Across from Jackson Playground
Across from Jackson Playground What is across from Jackson Playground? A pub. Intermodal freight. And, just this once, a little red car. Why does insulation hang down off of the overhead cables? Gravity, kids, gravity.
Missouri: Art; Skyline
Missouri: Art; Skyline A catalog of things seen: Truck. Mailbox. Wall. Shadows of power lines. Window. Art. Sidewalk. Bollards. Parking sign. Utility pole. Overhead cable. Trees. Vehicles. Person. Street sign. "URES". Highway. San Francisco skyline. Sky.
Bottom of the Hill
Bottom of the Hill I hadn't been to a show at the Bottom of the Hill in a few years. It seems like they don't get so many good shows since the fire.
Mississippi Freway
Mississippi Freway "Mississippi", "Freeway", Freeway, "Mississippi".
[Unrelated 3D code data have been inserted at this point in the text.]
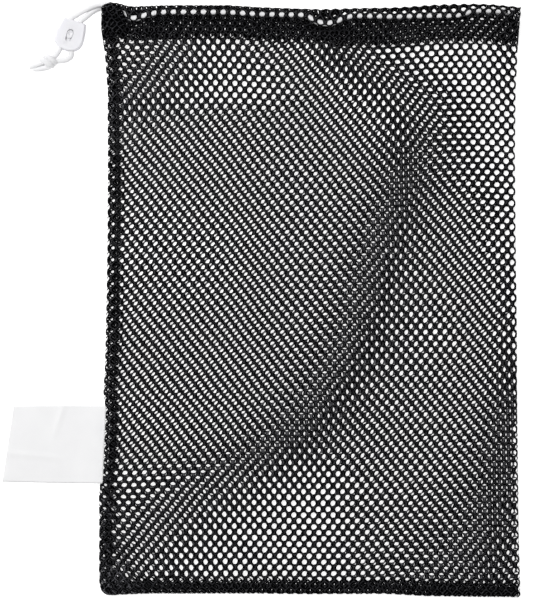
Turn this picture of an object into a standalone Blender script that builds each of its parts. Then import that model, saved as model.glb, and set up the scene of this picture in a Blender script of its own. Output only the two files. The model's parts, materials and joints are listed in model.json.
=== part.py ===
"""A mesh laundry bag lying flat: one sheet of mesh cloth folded down its right side, sewn along the left side and
the bottom, and hemmed at the mouth into a casing for a drawstring. Both ends of the drawstring leave the casing at
the left corner, pass through a spring-button cord lock and end in one knot. A write-on label is caught in the side
seam. Metres, +Z up. The origin is the middle of the bag's underside, +X runs across the bag from the label side to
the folded side, and +Y runs up the bag from the bottom seam to the mouth."""

import math

import bmesh
import bpy
from mathutils import Matrix, Vector

MM = 0.001
GAP = 0.3 * MM  # running room between neighbouring pieces

# The bag, lying flat.
BAG_WIDTH = 432 * MM
BAG_HEIGHT = 607 * MM
CLOTH = 0.8 * MM
FRONT_LEVEL = 9.0 * MM  # underside of the front wall above the floor
HEM_DEPTH = 36.5 * MM  # from the mouth's folded edge to the hem's raw edge
STITCH_LINE = 22 * MM  # from the mouth's folded edge to the hem's stitching
SEAM_ALLOWANCE = 12 * MM

# The drawstring.
CORD_HALF_WIDTH = 3.1 * MM
CORD_HALF_HEIGHT = 2.3 * MM
CORD_INSET = 7.5 * MM  # from the mouth's folded edge to the middle of the cord
TUNNEL_RADIUS = 3.4 * MM  # outside radius of the casing round the cord
PULL_TRAVEL = 50 * MM
KNOT_RADIUS = 7.6 * MM
KNOT_HEIGHT = 6.2 * MM
TAIL_LENGTH = 14 * MM

# The cord lock, in its own frame: +Y along the cords towards the bag, +Z up off the floor.
LOCK_PLACE = Vector((-247.6 * MM, 272.8 * MM, 0))
LOCK_TURN = math.radians(-19)
LOCK_HALF_LENGTH = 15.8 * MM
LOCK_HALF_WIDTH = 14.6 * MM
LOCK_END_HALF_WIDTH = 11.4 * MM  # of the straight end, towards the bag
LOCK_WIDEST = -2.0 * MM  # where the lock is widest, measured up from its middle
LOCK_TOP = 9.2 * MM
LOCK_ROOF = 1.3 * MM  # thickness over the button's pocket
LOCK_SPLIT = 3.6 * MM  # where the two shells meet
LOCK_RIM = 0.7 * MM  # how far the back shell stands out past the front shell
CORD_SPACING = 10.4 * MM
CORD_LEVEL = 4.6 * MM  # middle of the cords inside the lock
SLIDE_UP = 3 * MM  # travel of the lock towards the bag
SLIDE_DOWN = 1.5 * MM  # travel of the lock towards the knot
BUTTON_TRAVEL = 3 * MM
PAD_LOW, PAD_HIGH = -3.5 * MM, 5.1 * MM  # the two ends of the button's pad

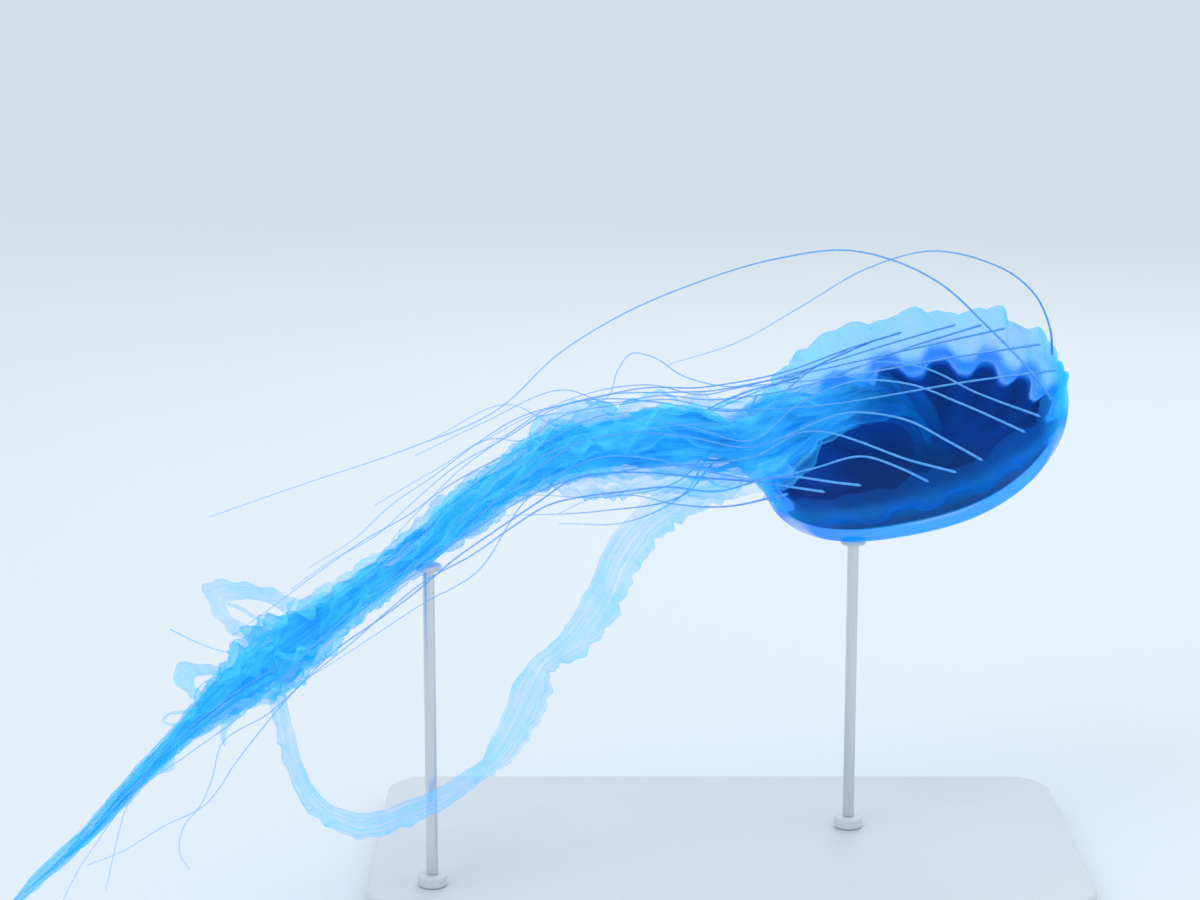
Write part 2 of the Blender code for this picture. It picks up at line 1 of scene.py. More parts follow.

Warehouse There is a power pole. There is a shadow of a power pole. There is a light. There is a shadow of a light. How can there be a shadow of a light? Because the light is not turned on; it is daytime. Yes. Someone removes graffiti from this wall, though it is a wall that lacks distinguishing features. You would think they would welcome some graffiti, some detail.
Pennsylvania: the Beginning
Pennsylvania: the Beginning There is a white line painted on the ground; it rounds a corner. That is the start of 17th Street. From these humble beginnings, a street that crosses half the city. I'm not sure this counts as a genuine street. It's a semi-paved, semi-wild are in the inter-something zone between some buildings and some railway land. Half-urban, half-wild, like a little patch of Memphis that we can call our own.